Sorry to hear about your situation, it must be extremely hard to cope for you.

I used to be a lot like your husband, inattentive, no communication, lacked interest in sex. My wife seemed happy to me so I was lazy and carried on living that way. Then she told me I love you but I'm not in love with you - what a bombshell that was. Intially I could think only of divorce but once my emotions had settled I took on board what she had said and I am a better person for it.
We decided to try and make things work and to do this I had to change my ways - I knew deep down I had to do this and the ILYB speech was the impetus I needed to make it happen.

While I'm pleased that my wifes feeling are out in the open I so wish we had been able to communicate more effectively over the years and thus avoid arriving at this situation but now I am in this situation I have really turned over a new leaf - I go to the gym and am loosing weight, I spend much more quality time with my wife and we are again having fun together. And most importantly I take the time to really listen to what she has to say. Another benefit is that our sex life is also getting much better!

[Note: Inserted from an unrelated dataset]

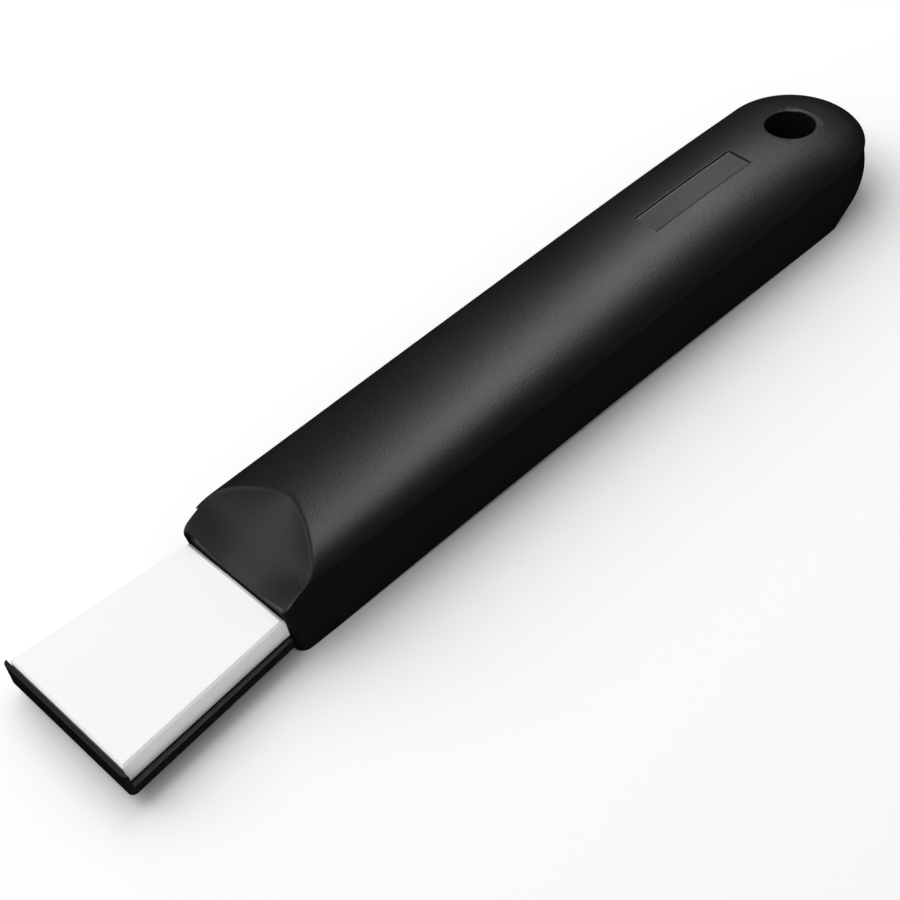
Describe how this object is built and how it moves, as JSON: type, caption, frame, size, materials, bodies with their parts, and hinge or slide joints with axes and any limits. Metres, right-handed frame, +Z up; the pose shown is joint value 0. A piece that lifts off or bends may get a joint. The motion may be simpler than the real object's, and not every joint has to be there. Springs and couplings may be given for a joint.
{
  "type": "ceramic hob scraper",
  "caption": "Hand scraper for glass-ceramic hobs: an arched black handle with a thumb scoop and hanging hole, gripping a black tray that carries a white ceramic block.",
  "frame": {"origin": "centre of the bounding box in plan, on the surface that the handle rests on", "axes": "+X along the tool from the working tip to the tail, +Z up out of the arched top, Y across"},
  "size_m": [0.1996, 0.038, 0.0187],
  "materials": {
    "handle_plastic": "fine matte moulding grain, smooth in the scoop",
    "tray_plastic": "satin moulded plastic",
    "white_ceramic": "fine ground white ceramic with bevelled edges",
    "adhesive": "dark foam adhesive pad",
    "screw_steel": "zinc-plated steel"
  },
  "bodies": {
    "root": {"handle_top_shell": "handle_plastic", "handle_bottom_shell": "handle_plastic", "head_tray": "tray_plastic", "ceramic_block": "white_ceramic", "block_adhesive_pad": "adhesive", "tongue_screws": "screw_steel", "shell_screws": "screw_steel"}
  },
  "joints": []
}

I can recommend a book called "I love you but I'm not in love with you" by Andrew G Marshall. It has opened my eyes with regard to what is required to sustain a marriage once the butterflies in the stomach go (as they always do!).

I would suggest you find a quiet time to really explain to you husband how his actions/inactions affect you and make you feel and then see how he responds - if that doesn't prompt some changes then the ILYBINILWY speech _may_ be your last resort - it was for my wife and aside from the inital hurt and bewilderment I feel it has been a real turning point in our marriage.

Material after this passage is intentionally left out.